Hyder cited as an example expectant women who over the course of their pregnancies would be expected to gain 10 kilograms (22 pounds), but in North Korea most women gain only five kilograms (11 pounds), even with help.

"A lady I visited who I thought was three or four months pregnant was in fact full term and about to give birth," said Hyder, adding she was already being helped.

The funding crisis is also forcing a drastic scale back of food-for-work activities while WFP-assisted factories producing enriched foods are threatened with closure due to a shortage of donor-supplied ingredients.

"Many of those we cannot help only consume two thirds of the calories they need," he said. "Unless they get help very soon the damage will be irreparable."

Although the agency only has a partial picture of the situation in North Korea, there is evidence that the level of nutrition has risen dramatically and Hyder said these gains must not be thrown away.

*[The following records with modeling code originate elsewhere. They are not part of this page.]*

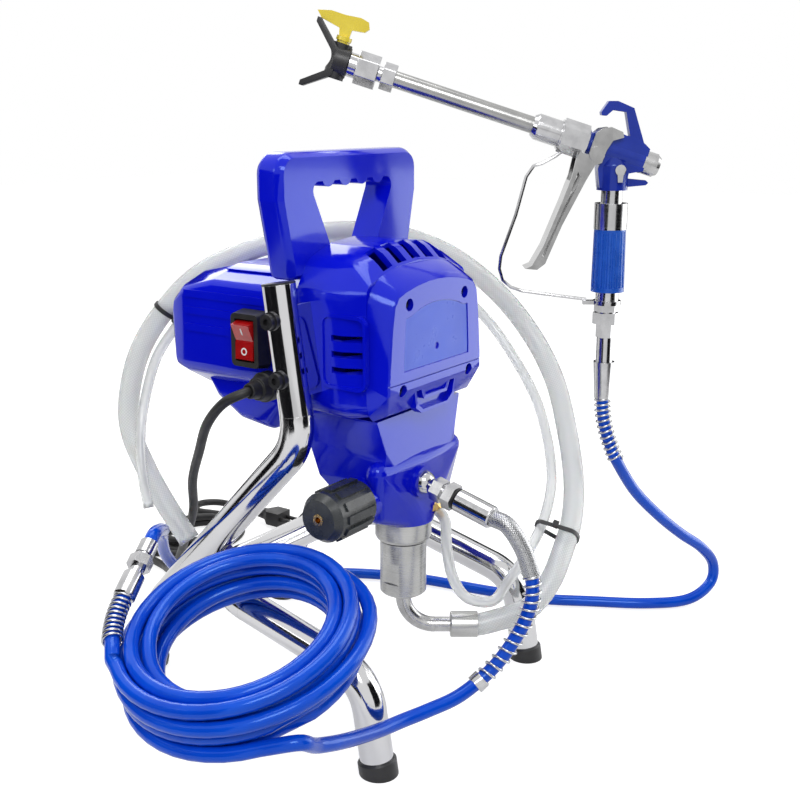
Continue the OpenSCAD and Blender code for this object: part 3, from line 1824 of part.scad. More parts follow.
gear_housing();
front_cover();
cover_screws();
motor_housing();
lower_cover();
pump_block();
carry_handle();
upright_left();
upright_right();
base_frame();
upright_brackets();
frame_bolts();
tube_caps();
pump_flange();
pump_seal();
pump_cylinder();
inlet_elbow();
suction_ferrule();
suction_hose();
return_fitting();
return_hose();
hose_ties();
outlet_fitting();
outlet_seal();
outlet_ferrule();
outlet_braid();
outlet_spring();
outlet_clamp();
paint_hose();
hose_coil();
coil_spring();
coil_fitting();
whip_hose();
whip_spring();
whip_fitting();
switch_body();
switch_rocker();
cord_gland();
power_cord();
cord_bundle();
power_plug();
pressure_knob();
knob_insert();
motor_rotor();
drive_gear();
gun_body();
gun_rear_nut();
gun_grip();
gun_sleeve();
gun_swivel();
trigger();
trigger_guard();
trigger_lock();
pole_nut();
pole_tube();
tip_fitting();
tip_guard();
tip_handle();
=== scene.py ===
import math

import bpy
import numpy as np
from mathutils import Matrix, Vector


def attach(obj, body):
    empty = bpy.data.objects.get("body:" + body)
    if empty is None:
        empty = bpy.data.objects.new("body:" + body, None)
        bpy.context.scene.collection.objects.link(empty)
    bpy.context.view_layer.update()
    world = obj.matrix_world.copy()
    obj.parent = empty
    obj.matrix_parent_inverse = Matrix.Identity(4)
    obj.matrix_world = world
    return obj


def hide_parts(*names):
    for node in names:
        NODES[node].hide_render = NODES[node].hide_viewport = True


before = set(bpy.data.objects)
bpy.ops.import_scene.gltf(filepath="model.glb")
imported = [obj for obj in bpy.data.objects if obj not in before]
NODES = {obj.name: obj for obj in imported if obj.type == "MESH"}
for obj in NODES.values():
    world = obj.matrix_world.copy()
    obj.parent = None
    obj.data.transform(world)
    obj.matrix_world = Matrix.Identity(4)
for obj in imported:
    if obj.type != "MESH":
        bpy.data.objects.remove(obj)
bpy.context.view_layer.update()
MM = 0.001


# ---------------------------------------------------------------- vectors
def unit(v):
    v = np.asarray(v, float)
    return v / np.linalg.norm(v)


def smooth(points, n):
    """Catmull-Rom curve through the points, n steps per span."""
    p = [np.asarray(q, float) for q in points]
    out = []
    for i in range(len(p) - 1):
        a = 2 * p[0] - p[1] if i == 0 else p[i - 1]
        b, c = p[i], p[i + 1]
        d = p[i + 2] if i + 2 < len(p) else 2 * p[i + 1] - p[i]
        for k in range(n):
            t = k / n
            out.append(0.5 * (2 * b + (c - a) * t + (2 * a - 5 * b + 4 * c - d) * t * t
                              + (3 * b - 3 * c + d - a) * t ** 3))
    out.append(p[-1])
    return np.array(out)


def tangents(p):
    n = len(p)
    return np.array([unit(p[min(i + 1, n - 1)] - p[max(i - 1, 0)]) for i in range(n)])


def normals(t):
    up = (0, 0, 1) if abs(t[0][2]) < 0.9 else (1, 0, 0)
    n = unit(np.cross(t[0], up))
    out = []
    for q in t:
        n = unit(n - n.dot(q) * q)
        out.append(n)
    return np.array(out)


def chain(*parts):
    """Paths joined end to end, without doubled points."""
    out = [np.asarray(parts[0][0], float)]
    for part in parts:
        for q in part:
            q = np.asarray(q, float)
            if np.linalg.norm(q - out[-1]) > 0.3:
                out.append(q)
    return np.array(out)


def wound(p, r, curls, per_curl=24):
    """Helix of radius r wound round the path p."""
    t, n = tangents(p), normals(tangents(p))
    m, steps, out = len(p) - 1, curls * per_curl, []
    for s in range(steps + 1):
        u = m * s / steps
        i = min(int(u), m - 1)
        f = u - i
        c = p[i] + (p[i + 1] - p[i]) * f
        tt = unit(t[i] + (t[i + 1] - t[i]) * f)
        nn = n[i] + (n[i + 1] - n[i]) * f
        nn = unit(nn - nn.dot(tt) * tt)
        a = 2 * math.pi * s / per_curl
        out.append(c + r * (math.cos(a) * nn + math.sin(a) * np.cross(tt, nn)))
    return np.array(out)


# ---------------------------------------------------------------- meshes
def piece(name, verts, faces, material, body, uvs=None, smooth_shading=True):
    """A mesh in millimetres, placed in metres on a CAD body."""
    mesh = bpy.data.meshes.new(name)
    mesh.from_pydata([tuple(float(c) * MM for c in v) for v in verts], [], faces)
    if uvs is not None:
        layer = mesh.uv_layers.new(name="UVMap")
        flat = [c for uv in uvs for c in uv]
        layer.data.foreach_set("uv", flat)
    mesh.polygons.foreach_set("use_smooth", [smooth_shading] * len(mesh.polygons))
    mesh.validate()
    mesh.update()
    obj = bpy.data.objects.new(name, mesh)
    bpy.context.scene.collection.objects.link(obj)
    mesh.materials.append(material)
    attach(obj, body)
    return obj


def tube_data(p, r, sides=20, closed_ends=True, first=None, last=None, flat=1.0):
    """Vertices, faces and UVs of a tube; u goes round, v is the length in metres. r may be a list."""
    t = tangents(p)
    if first is not None:
        t[0] = unit(first)
    if last is not None:
        t[-1] = unit(last)
    n = normals(t)
    r = np.broadcast_to(np.asarray(r, float), (len(p),))
    along = np.concatenate([[0], np.cumsum(np.linalg.norm(np.diff(p, axis=0), axis=1))]) * MM
    verts, faces, uvs = [], [], []
    for i in range(len(p)):
        b = np.cross(t[i], n[i])
        for k in range(sides):
            a = 2 * math.pi * k / sides
            verts.append(p[i] + r[i] * (math.cos(a) * n[i] + flat * math.sin(a) * b))
    for i in range(len(p) - 1):
        for k in range(sides):
            j = (k + 1) % sides
            faces.append((i * sides + k, i * sides + j, (i + 1) * sides + j, (i + 1) * sides + k))
            u0, u1 = k / sides, (k + 1) / sides
            uvs += [(u0, along[i]), (u1, along[i]), (u1, along[i + 1]), (u0, along[i + 1])]
    if closed_ends:
        for i, order in ((0, range(sides - 1, -1, -1)), (len(p) - 1, range(sides))):
            faces.append(tuple(i * sides + k for k in order))
            uvs += [(0.0, along[i])] * sides
    return verts, faces, uvs


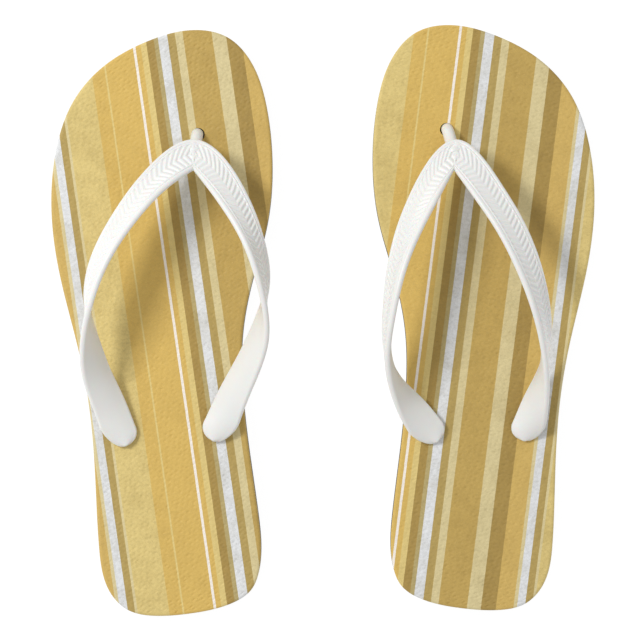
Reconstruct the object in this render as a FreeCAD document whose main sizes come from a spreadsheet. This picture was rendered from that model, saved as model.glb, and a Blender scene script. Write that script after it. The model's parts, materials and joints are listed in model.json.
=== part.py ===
import FreeCAD, Part
import math
import os

import Sketcher
from FreeCAD import Placement, Rotation, Vector

# A pair of thong sandals, left and right, lying side by side on their treads.
#
# Each sandal has its own frame: the heel's rearmost point is the origin, +Y runs to the toes,
# +Z is up, and X is measured towards the other foot (inwards) before the right one is mirrored.
# A sole is three layers: a printed footbed, a foam midsole and a rubber outsole. Each layer is
# cut at the ball of the foot, where the sole bends. The strap is one soft moulding: a twisted
# band bent into a V, a toe post under its point, a lug at each rear end and a stem with a plug
# disc under each of the three, which holds it in the sole.

# ---------------------------------------------------------------------------- driving dimensions

DIMENSIONS = (
    ("sole_length", 270),        # heel to toe
    ("footbed_thick", 3),
    ("midsole_thick", 9),
    ("outsole_thick", 4),
    ("flex_line", 178),          # where the sole bends, measured from the heel
    ("flex_gap", 0.4),           # between the heel and forefoot halves of a layer
    ("post_hole_along", 221),    # the toe post's hole
    ("post_hole_inward", 34.8),
    ("stem_radius", 2.8),        # toe post and rear stems
    ("stem_clearance", 0.35),    # around and above the stems and plugs
    ("stem_overlap", 1),         # the stems run on this far above the footbed
    ("plug_radius", 8),
    ("plug_thick", 2.6),
    ("band_width", 16.2),
    ("band_thick", 2.8),
    ("band_edge_round", 1.1),
    ("lug_radius", 7.3),
    ("lug_thick", 3),
    ("groove_width", 3),
    ("groove_depth", 1.4),
    ("groove_pitch", 12),
    ("groove_first", 14),
    ("groove_count", 21),
)

# The sole's outline, inwards and along from the heel, on a sole of OUTLINE_LENGTH.
OUTLINE_LENGTH = 270
OUTLINE = (
    (0, 0), (18, 1.6), (29.5, 7), (35.2, 18), (37.6, 40), (37.7, 70), (38.6, 98), (42.8, 127),
    (51.5, 152), (61.2, 175), (67.6, 203), (68.8, 228), (65, 250), (55, 264.3), (38, 269.9),
    (18, 267.6), (-3, 259.5), (-20.5, 244.5), (-32, 222), (-38, 193), (-38, 163), (-34.6, 130),
    (-33.4, 102), (-35.2, 70), (-38.2, 36), (-36, 15), (-29, 5.8), (-17, 1.3),
)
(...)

"Painstaking gains made in improving nutritional standards since the late 1990s risk being reversed. That must not happen," he said.

The WFP dishes out an average of 250 to 300 grammes of cereal per day to North Koreans involved in its aid programme, about half of people's daily ration. The rest is provided by a national distribution scheme.

Hyder blamed the funding shortfall on a precarious political environment and donor fatigue with a country which has received food aid for nine years.

In other countries, the WFP distributes food with the help of organizations such as the Red Cross and Salvation Army, but North Korea does not allow that, relying on its own public distribution system instead.